BEVERLY HILLS, Calif. — When it's time for another multi-hour examination of American history or culture from Ken Burns (top), it's usually the articulate director who spends the most time talking during press events.
At an extended session for his upcoming 16-hour Country Music at the TV Critics Association summer press tour, though, Burns took a back seat to the explication of the country stars and film subjects he got on the panel — an especially expressive and expansive Dwight Yoakam (below), Rosanne Cash (top), and Marty Stuart (top).
It was Yoakam, after all, who stops the film in its third chapter by recalling from memory the stark lyrics of a 1974 Merle Haggard B-side, "Holding Things Together" and then having to pause, choking up at the emotion of its plain and human words.
Burns says he always wanted his films to have what he calls "emotional archeology" — something he describes not as sentimentality or nostalgia but something "that would seek what we all look for in our lives, something higher than the mundane, where periodically one and one equals three and not two."
And Country Music ended up having that in spades.
"We were unprepared for the kind of higher emotions we would run into and find unavoidable in mastering this very complicated story about this music," Burns says.
It came in part from presenting the well- and lesser-known names from the field, from the Maddox Brothers and Rose and Ralph Stanley to household heroes like Johnny Cash (bottom), Buck Owens, and Haggard, of whom Yoakam surmised, "you could argue that between '67 and '72, there's no greater American musical poet maybe than Merle Haggard."
Yoakam says he knew Owens and Johnny Cash as a kid but didn't get to know Haggard until he was a young man, "because he sang about adult issues."
Outsiders and working people were all derisively called Okies, though Haggard (left) "was born in the labor camp here in California."
"Merle's able to talk about that in a wildly literal way," he says. " 'Mama's Hungry Eyes' is an example of that. That song is as elegant a piece of writing as Steinbeck."
"He was called the poet of the common man, and it's really true," Burns says. "I think Dwight and many people in the film, but particularly Dwight, helped understand who he was."
Burns says they were fortunate to have interviewed Haggard before he died in 2016 at 79. "He is in almost every episode, and I've referred to him as Zeus every time he speaks. It's like a thunderbolt coming down."
Yoakam is one of a variety of thoughtful country singers who give their knowledge of the history of the genre, so much so that they needn't have contacted musicologists.
"Usually, we have quite a few historians helping us help guide the narrative," producer Julie Dunfey says. "What we discovered when we started doing our interviews is that so many of the artists, musicians, producers were historians of their work. They know where they came from. They knew the songs, they knew the traditions. And we found out we only have one historian in the film."
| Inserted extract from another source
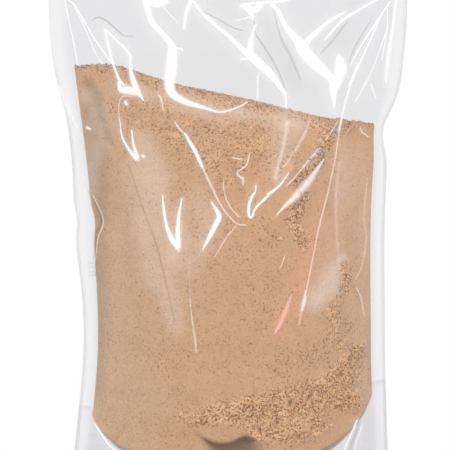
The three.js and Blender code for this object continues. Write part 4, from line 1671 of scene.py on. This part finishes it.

Cash says she learned more about her storied family history than she knew before.
"I feel so tremendously honored [with] the respect my family was given in this film, and I feel proud of it," she says. "In my early career, I spent so much time trying to wrest myself from out of my dad's shadow, and I probably pushed away longer than was gracious — not from him personally, but from my own legacy and the own tradition I came from. Luckily, I got wise about that and accepted it. But this has given me another level of being empowered about my own tradition."
Stuart, who got into traditional music early with a stint with Flatt and Scruggs as a 13-year-old (above, with Lester Flatt), and later married the country star on whom he had a childhood crush, Connie Smith, provided a trove of materials he's collected over the years.
Flying directly from the East Coast where he was touring with his band The Fabulous Superlatives, Stuart was effusive about the Burns series.
"I think it gives the traditional country fan, who never thought they would hear or see this again, a sense of victory," he says. "I think it also gives people who have really never given country music much regard other than the face value of it, here's your chance to get inside of it to see what a beautiful culture it is, and something in there will pertain to your life."
Finally, he adds, "I think a lot of the artists that are playing country music, the current stars, they probably haven't had the same kind of upbringing that Dwight and Rosanne and myself have had. I think it gives the opportunity to look inside of this culture and go deep."
Cash says she knows how deep a country song can connect with an audience. One of her songs she mentioned, "House on the Lake," was so personal to her, with such specific details, she was hesitant to do it live.
"The first time I performed it, I was really nervous," she says. "And when I came off stage, this guy came up to me, and he says, 'Everybody has got their house on the lake.'
"And it clicked for me that no matter how personal it was to me, that they were bringing their own lives [to the songs], and they heard these songs through the prism of their own lives. And that is community, and that is healing for people to recognize their own stories in something in art," she said. "That's the function. We are in the premier service industry of the heart and soul. That's what artists do."
Country Music premieres on PBS Sept. 15, one week after a special Country Music: Live at the Ryan, a Concert Celebrating the Film by Ken Burns Sept. 8 (check local listings).